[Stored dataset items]
------------------------------------------------

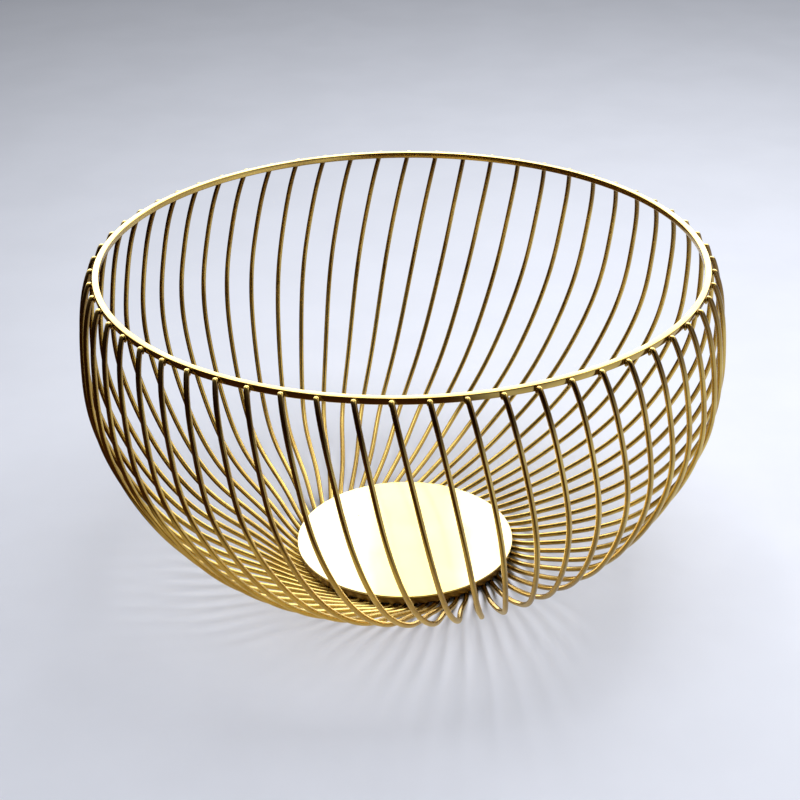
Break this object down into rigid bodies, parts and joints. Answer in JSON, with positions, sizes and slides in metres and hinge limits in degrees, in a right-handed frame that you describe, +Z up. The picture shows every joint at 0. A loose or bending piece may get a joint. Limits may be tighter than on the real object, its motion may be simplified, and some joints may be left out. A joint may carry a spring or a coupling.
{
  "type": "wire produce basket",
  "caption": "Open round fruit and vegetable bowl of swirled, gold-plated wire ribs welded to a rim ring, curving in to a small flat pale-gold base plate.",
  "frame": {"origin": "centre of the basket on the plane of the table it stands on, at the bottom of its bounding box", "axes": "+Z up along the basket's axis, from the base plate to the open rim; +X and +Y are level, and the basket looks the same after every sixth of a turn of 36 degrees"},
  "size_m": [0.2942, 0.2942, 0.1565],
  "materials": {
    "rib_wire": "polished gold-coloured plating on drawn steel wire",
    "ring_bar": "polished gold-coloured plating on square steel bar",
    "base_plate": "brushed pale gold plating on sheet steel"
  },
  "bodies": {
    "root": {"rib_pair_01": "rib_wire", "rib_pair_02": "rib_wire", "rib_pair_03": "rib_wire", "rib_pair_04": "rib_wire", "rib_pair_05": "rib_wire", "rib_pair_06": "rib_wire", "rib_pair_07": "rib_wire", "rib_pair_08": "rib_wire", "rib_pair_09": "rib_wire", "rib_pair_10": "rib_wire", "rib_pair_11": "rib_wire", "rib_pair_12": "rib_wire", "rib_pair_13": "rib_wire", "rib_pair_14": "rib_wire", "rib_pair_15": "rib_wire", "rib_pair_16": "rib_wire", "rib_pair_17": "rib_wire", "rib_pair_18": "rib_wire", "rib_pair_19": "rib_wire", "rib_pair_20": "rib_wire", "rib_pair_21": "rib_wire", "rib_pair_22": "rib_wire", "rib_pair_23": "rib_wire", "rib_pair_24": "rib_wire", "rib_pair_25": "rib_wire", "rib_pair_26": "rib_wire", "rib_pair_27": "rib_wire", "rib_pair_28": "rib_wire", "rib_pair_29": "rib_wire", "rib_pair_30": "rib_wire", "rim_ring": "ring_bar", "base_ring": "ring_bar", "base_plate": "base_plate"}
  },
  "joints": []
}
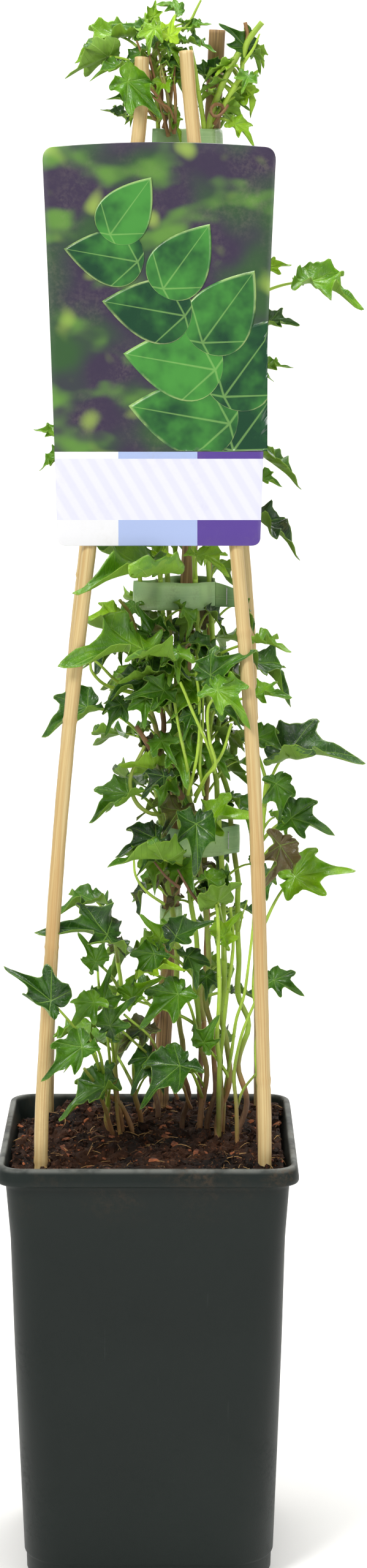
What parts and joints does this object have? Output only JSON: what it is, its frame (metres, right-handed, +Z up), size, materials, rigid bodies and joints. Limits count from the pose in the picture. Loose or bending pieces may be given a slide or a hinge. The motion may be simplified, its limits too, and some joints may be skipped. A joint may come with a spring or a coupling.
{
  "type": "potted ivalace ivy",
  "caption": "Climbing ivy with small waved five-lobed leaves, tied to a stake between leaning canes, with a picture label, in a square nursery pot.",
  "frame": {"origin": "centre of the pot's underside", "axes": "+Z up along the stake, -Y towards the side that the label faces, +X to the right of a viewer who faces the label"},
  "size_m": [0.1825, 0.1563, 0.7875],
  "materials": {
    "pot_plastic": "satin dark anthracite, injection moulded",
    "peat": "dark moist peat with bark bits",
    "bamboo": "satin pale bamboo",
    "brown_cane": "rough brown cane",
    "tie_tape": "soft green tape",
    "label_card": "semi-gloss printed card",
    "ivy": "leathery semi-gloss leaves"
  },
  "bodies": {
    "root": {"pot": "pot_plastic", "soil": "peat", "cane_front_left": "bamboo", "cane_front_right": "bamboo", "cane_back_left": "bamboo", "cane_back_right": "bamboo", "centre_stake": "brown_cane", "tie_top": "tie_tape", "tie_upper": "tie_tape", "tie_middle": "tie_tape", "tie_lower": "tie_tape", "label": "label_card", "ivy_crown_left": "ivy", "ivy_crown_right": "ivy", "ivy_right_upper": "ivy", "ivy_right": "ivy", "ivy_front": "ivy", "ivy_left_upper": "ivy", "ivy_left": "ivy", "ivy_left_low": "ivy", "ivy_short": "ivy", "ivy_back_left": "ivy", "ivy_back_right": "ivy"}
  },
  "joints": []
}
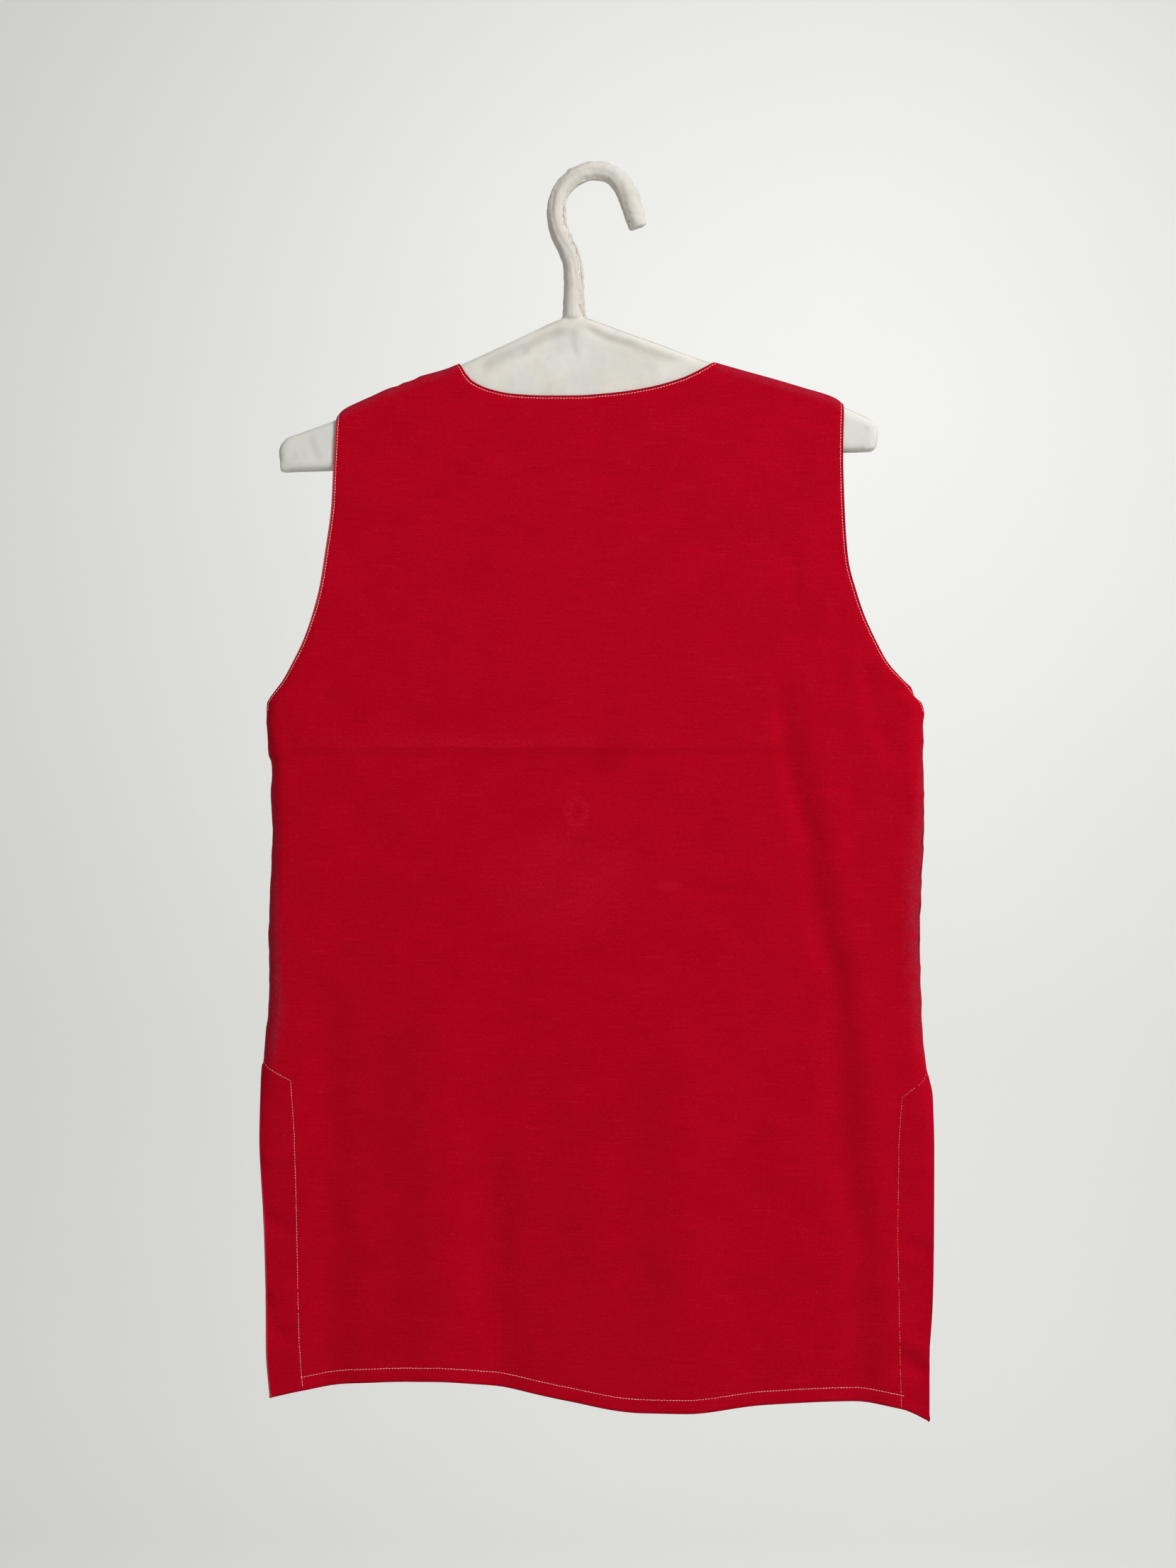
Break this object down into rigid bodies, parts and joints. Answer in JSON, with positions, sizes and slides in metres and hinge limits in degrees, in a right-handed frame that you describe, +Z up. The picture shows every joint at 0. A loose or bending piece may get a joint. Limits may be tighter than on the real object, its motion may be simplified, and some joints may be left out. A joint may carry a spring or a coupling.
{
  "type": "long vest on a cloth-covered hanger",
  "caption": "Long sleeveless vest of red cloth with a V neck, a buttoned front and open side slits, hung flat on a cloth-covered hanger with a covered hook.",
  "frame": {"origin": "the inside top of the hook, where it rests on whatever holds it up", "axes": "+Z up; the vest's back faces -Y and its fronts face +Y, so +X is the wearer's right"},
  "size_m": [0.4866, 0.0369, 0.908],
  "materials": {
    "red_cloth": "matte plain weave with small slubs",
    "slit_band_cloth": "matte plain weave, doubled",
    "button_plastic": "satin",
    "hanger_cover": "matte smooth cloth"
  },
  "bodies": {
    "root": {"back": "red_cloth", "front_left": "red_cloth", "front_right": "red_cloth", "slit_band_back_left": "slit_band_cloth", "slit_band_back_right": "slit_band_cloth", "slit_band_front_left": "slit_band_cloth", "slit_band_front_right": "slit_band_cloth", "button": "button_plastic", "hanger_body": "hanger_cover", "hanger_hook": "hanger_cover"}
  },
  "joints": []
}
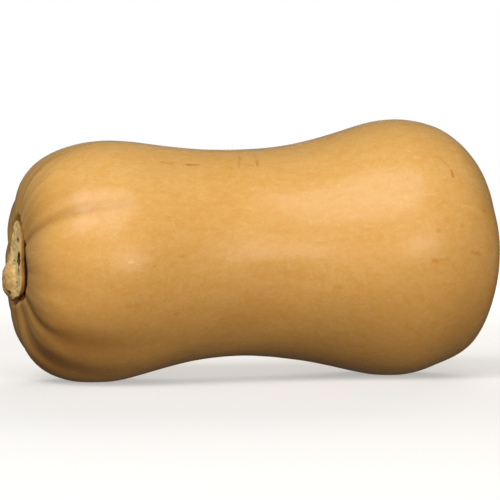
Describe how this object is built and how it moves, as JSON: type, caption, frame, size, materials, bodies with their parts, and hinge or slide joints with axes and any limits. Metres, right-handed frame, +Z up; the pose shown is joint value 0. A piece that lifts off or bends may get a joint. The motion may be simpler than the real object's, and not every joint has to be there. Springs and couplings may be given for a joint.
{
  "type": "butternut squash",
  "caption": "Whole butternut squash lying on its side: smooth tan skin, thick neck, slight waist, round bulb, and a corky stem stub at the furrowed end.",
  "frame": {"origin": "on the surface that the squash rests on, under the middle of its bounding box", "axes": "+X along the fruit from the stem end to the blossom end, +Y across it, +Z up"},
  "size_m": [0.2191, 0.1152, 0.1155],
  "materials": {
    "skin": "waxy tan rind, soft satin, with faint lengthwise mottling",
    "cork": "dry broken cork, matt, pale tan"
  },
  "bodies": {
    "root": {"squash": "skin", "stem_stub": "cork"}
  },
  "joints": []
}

------------------------------------------------

## WHAT THE TASK REQUIRES
The records above must be repeated exactly, every one of them.

## CORRECT RESPONSE
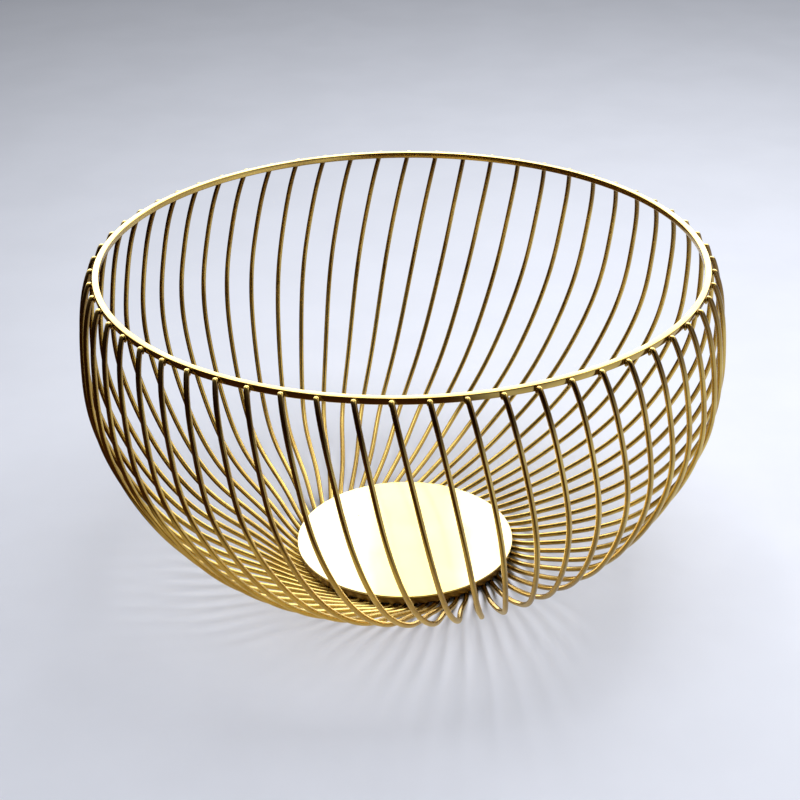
Break this object down into rigid bodies, parts and joints. Answer in JSON, with positions, sizes and slides in metres and hinge limits in degrees, in a right-handed frame that you describe, +Z up. The picture shows every joint at 0. A loose or bending piece may get a joint. Limits may be tighter than on the real object, its motion may be simplified, and some joints may be left out. A joint may carry a spring or a coupling.
{
  "type": "wire produce basket",
  "caption": "Open round fruit and vegetable bowl of swirled, gold-plated wire ribs welded to a rim ring, curving in to a small flat pale-gold base plate.",
  "frame": {"origin": "centre of the basket on the plane of the table it stands on, at the bottom of its bounding box", "axes": "+Z up along the basket's axis, from the base plate to the open rim; +X and +Y are level, and the basket looks the same after every sixth of a turn of 36 degrees"},
  "size_m": [0.2942, 0.2942, 0.1565],
  "materials": {
    "rib_wire": "polished gold-coloured plating on drawn steel wire",
    "ring_bar": "polished gold-coloured plating on square steel bar",
    "base_plate": "brushed pale gold plating on sheet steel"
  },
  "bodies": {
    "root": {"rib_pair_01": "rib_wire", "rib_pair_02": "rib_wire", "rib_pair_03": "rib_wire", "rib_pair_04": "rib_wire", "rib_pair_05": "rib_wire", "rib_pair_06": "rib_wire", "rib_pair_07": "rib_wire", "rib_pair_08": "rib_wire", "rib_pair_09": "rib_wire", "rib_pair_10": "rib_wire", "rib_pair_11": "rib_wire", "rib_pair_12": "rib_wire", "rib_pair_13": "rib_wire", "rib_pair_14": "rib_wire", "rib_pair_15": "rib_wire", "rib_pair_16": "rib_wire", "rib_pair_17": "rib_wire", "rib_pair_18": "rib_wire", "rib_pair_19": "rib_wire", "rib_pair_20": "rib_wire", "rib_pair_21": "rib_wire", "rib_pair_22": "rib_wire", "rib_pair_23": "rib_wire", "rib_pair_24": "rib_wire", "rib_pair_25": "rib_wire", "rib_pair_26": "rib_wire", "rib_pair_27": "rib_wire", "rib_pair_28": "rib_wire", "rib_pair_29": "rib_wire", "rib_pair_30": "rib_wire", "rim_ring": "ring_bar", "base_ring": "ring_bar", "base_plate": "base_plate"}
  },
  "joints": []
}
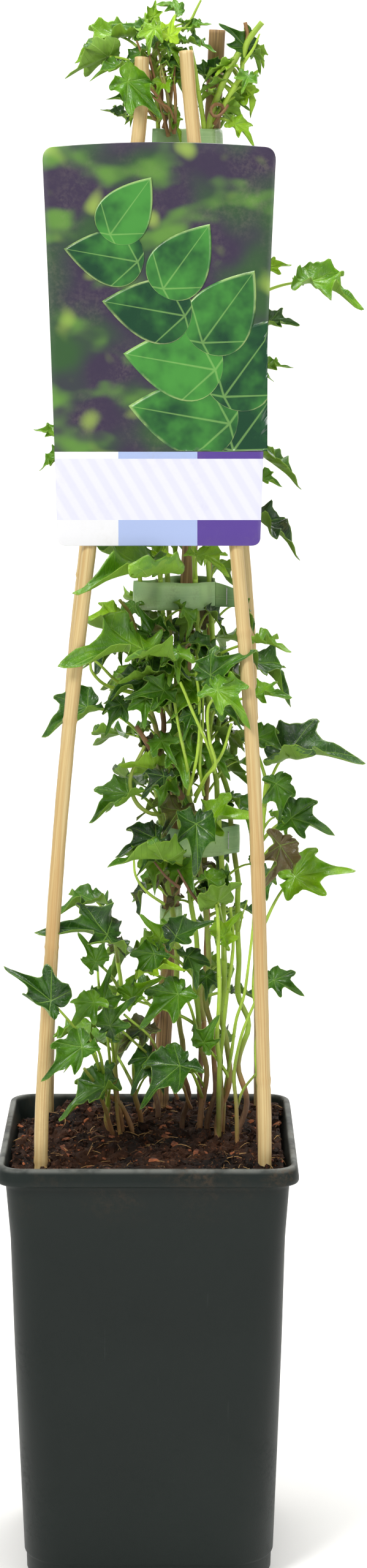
What parts and joints does this object have? Output only JSON: what it is, its frame (metres, right-handed, +Z up), size, materials, rigid bodies and joints. Limits count from the pose in the picture. Loose or bending pieces may be given a slide or a hinge. The motion may be simplified, its limits too, and some joints may be skipped. A joint may come with a spring or a coupling.
{
  "type": "potted ivalace ivy",
  "caption": "Climbing ivy with small waved five-lobed leaves, tied to a stake between leaning canes, with a picture label, in a square nursery pot.",
  "frame": {"origin": "centre of the pot's underside", "axes": "+Z up along the stake, -Y towards the side that the label faces, +X to the right of a viewer who faces the label"},
  "size_m": [0.1825, 0.1563, 0.7875],
  "materials": {
    "pot_plastic": "satin dark anthracite, injection moulded",
    "peat": "dark moist peat with bark bits",
    "bamboo": "satin pale bamboo",
    "brown_cane": "rough brown cane",
    "tie_tape": "soft green tape",
    "label_card": "semi-gloss printed card",
    "ivy": "leathery semi-gloss leaves"
  },
  "bodies": {
    "root": {"pot": "pot_plastic", "soil": "peat", "cane_front_left": "bamboo", "cane_front_right": "bamboo", "cane_back_left": "bamboo", "cane_back_right": "bamboo", "centre_stake": "brown_cane", "tie_top": "tie_tape", "tie_upper": "tie_tape", "tie_middle": "tie_tape", "tie_lower": "tie_tape", "label": "label_card", "ivy_crown_left": "ivy", "ivy_crown_right": "ivy", "ivy_right_upper": "ivy", "ivy_right": "ivy", "ivy_front": "ivy", "ivy_left_upper": "ivy", "ivy_left": "ivy", "ivy_left_low": "ivy", "ivy_short": "ivy", "ivy_back_left": "ivy", "ivy_back_right": "ivy"}
  },
  "joints": []
}
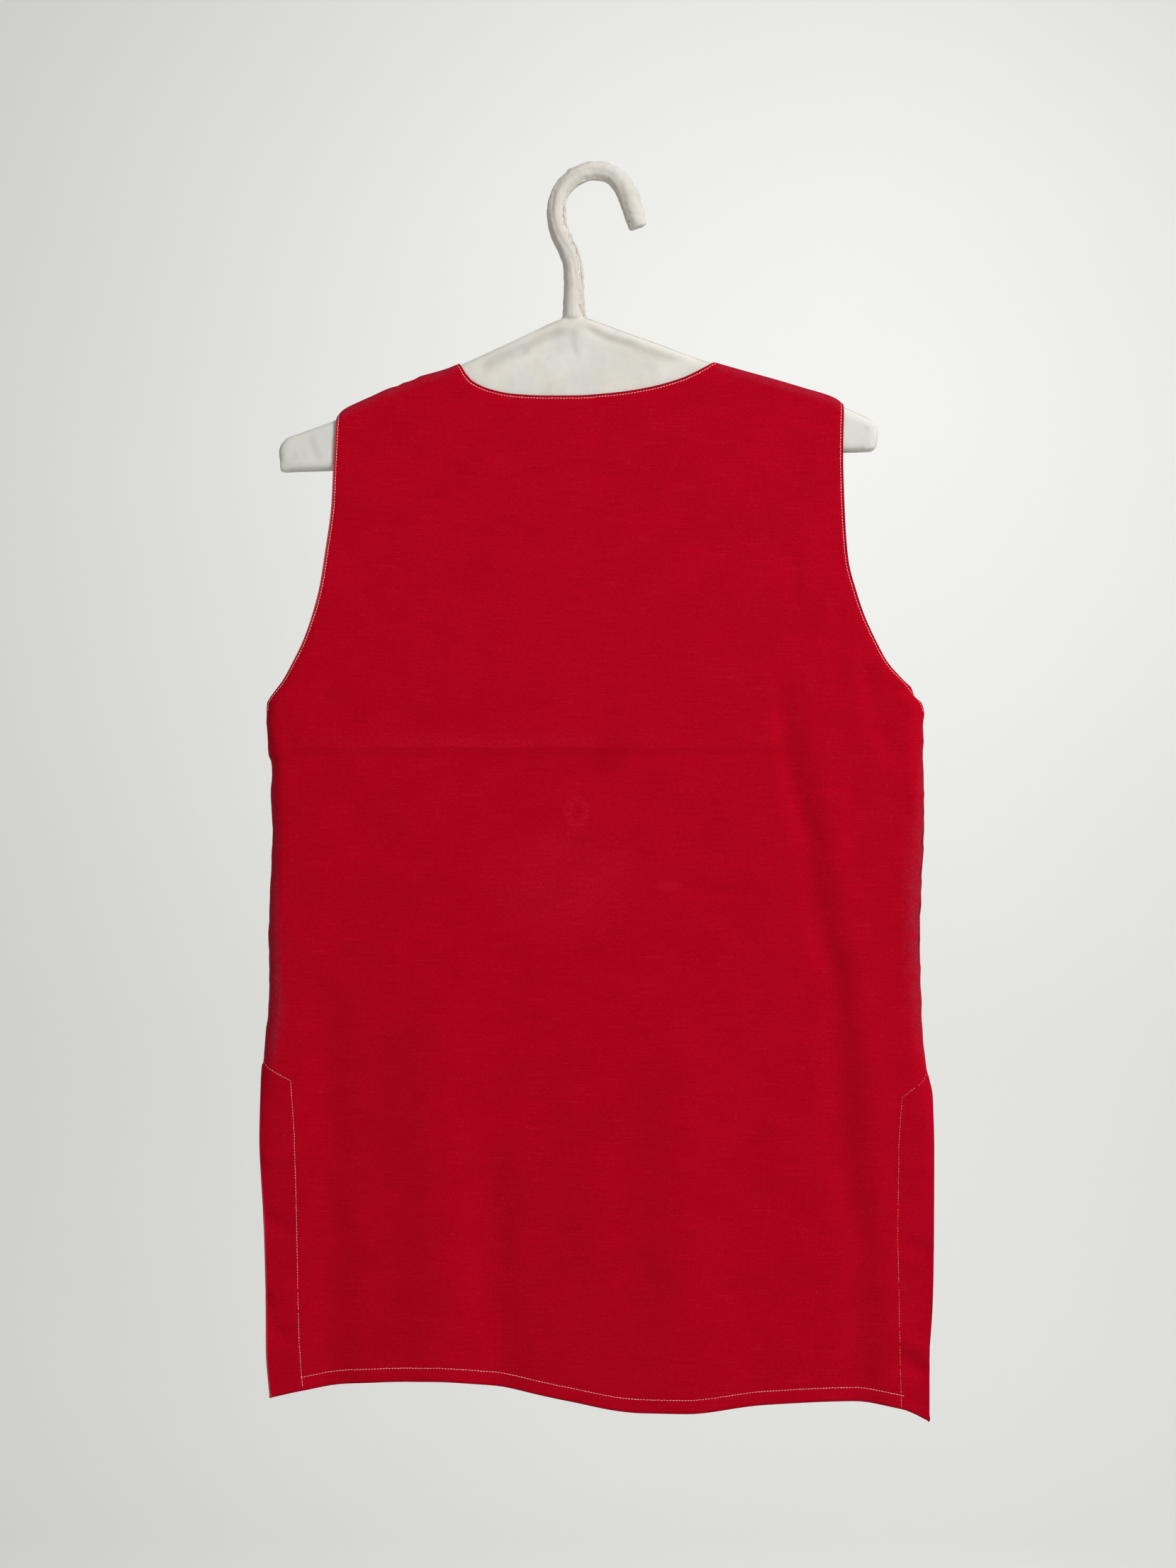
Break this object down into rigid bodies, parts and joints. Answer in JSON, with positions, sizes and slides in metres and hinge limits in degrees, in a right-handed frame that you describe, +Z up. The picture shows every joint at 0. A loose or bending piece may get a joint. Limits may be tighter than on the real object, its motion may be simplified, and some joints may be left out. A joint may carry a spring or a coupling.
{
  "type": "long vest on a cloth-covered hanger",
  "caption": "Long sleeveless vest of red cloth with a V neck, a buttoned front and open side slits, hung flat on a cloth-covered hanger with a covered hook.",
  "frame": {"origin": "the inside top of the hook, where it rests on whatever holds it up", "axes": "+Z up; the vest's back faces -Y and its fronts face +Y, so +X is the wearer's right"},
  "size_m": [0.4866, 0.0369, 0.908],
  "materials": {
    "red_cloth": "matte plain weave with small slubs",
    "slit_band_cloth": "matte plain weave, doubled",
    "button_plastic": "satin",
    "hanger_cover": "matte smooth cloth"
  },
  "bodies": {
    "root": {"back": "red_cloth", "front_left": "red_cloth", "front_right": "red_cloth", "slit_band_back_left": "slit_band_cloth", "slit_band_back_right": "slit_band_cloth", "slit_band_front_left": "slit_band_cloth", "slit_band_front_right": "slit_band_cloth", "button": "button_plastic", "hanger_body": "hanger_cover", "hanger_hook": "hanger_cover"}
  },
  "joints": []
}
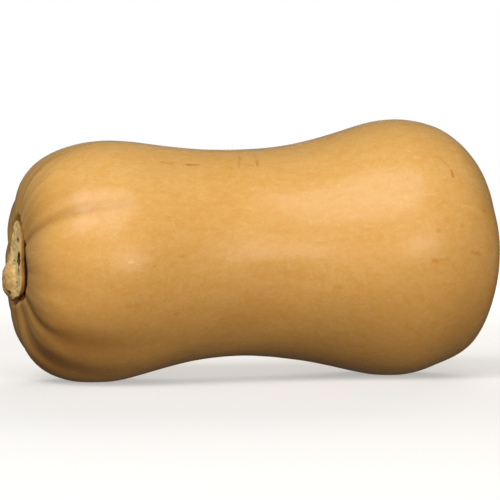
Describe how this object is built and how it moves, as JSON: type, caption, frame, size, materials, bodies with their parts, and hinge or slide joints with axes and any limits. Metres, right-handed frame, +Z up; the pose shown is joint value 0. A piece that lifts off or bends may get a joint. The motion may be simpler than the real object's, and not every joint has to be there. Springs and couplings may be given for a joint.
{
  "type": "butternut squash",
  "caption": "Whole butternut squash lying on its side: smooth tan skin, thick neck, slight waist, round bulb, and a corky stem stub at the furrowed end.",
  "frame": {"origin": "on the surface that the squash rests on, under the middle of its bounding box", "axes": "+X along the fruit from the stem end to the blossom end, +Y across it, +Z up"},
  "size_m": [0.2191, 0.1152, 0.1155],
  "materials": {
    "skin": "waxy tan rind, soft satin, with faint lengthwise mottling",
    "cork": "dry broken cork, matt, pale tan"
  },
  "bodies": {
    "root": {"squash": "skin", "stem_stub": "cork"}
  },
  "joints": []
}